LoCasale-Crouch, Davis, Wiens & Pianta, 2012, The role of the mentor in supporting new teachers: associations with self-efficacy, reflection and quality

Schools – two school districts in Florida, USA in partnership with a southeastern university

Explores the role of the mentor in the induction experiences of novice teachers. Here, induction means a ‘professional development intervention designed to systematically train and support teachers in their first years in the classroom’ (p. 304).

Data was collected in 2005-06.

Participants included 77 novice teachers and 11 mentors.

The findings indicate that mentoring-based induction programs results in less teacher turnover and enhanced teacher self-efficacy and reflection.
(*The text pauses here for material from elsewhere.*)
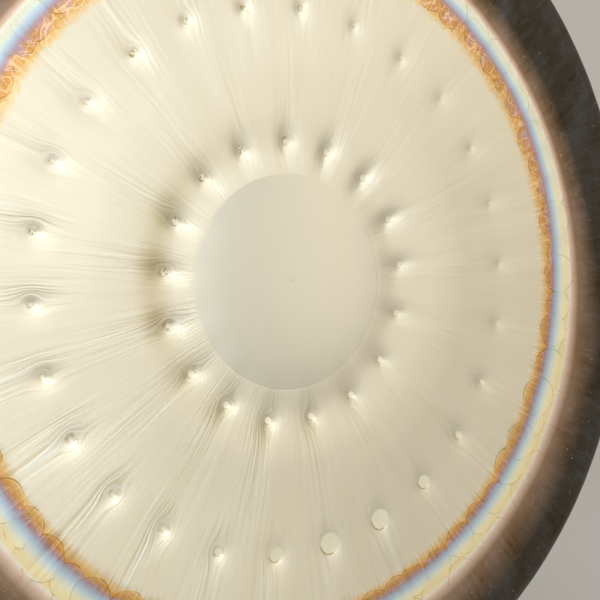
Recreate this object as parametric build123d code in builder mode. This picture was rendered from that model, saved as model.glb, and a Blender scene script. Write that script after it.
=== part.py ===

Positive outcomes for teacher retention and development came from:

  1. Novice teacher spending time with a mentor – the more time spent with a mentor, the better the outcomes, although the authors caution that it is important to know the ‘what’ that happens during these interactions (i.e., more work is needed to measure the ‘what’ that occurs between mentors and mentees).

  2. Mentor characteristics – teaching the same grade or content as the novice teacher – positively relate to the novice teachers’ sense of support and instructional support

  3. Full-time mentors are able to support their novice teachers better than part-time mentors, although this may be due to issues of training and support for part-time mentors.

  4. Novice teachers who felt supported in their relationship with their mentor (this is directly related to mentoring time and quality of relationship between mentor and mentee) reported higher levels of self-efficacy and reflection. ‘Intensity’ of relationship needs to be looked into further.

The authors note that school-culture context and novice teachers’ strengths and stressors should also be looked into further to determine the effectiveness of mentoring/induction programs.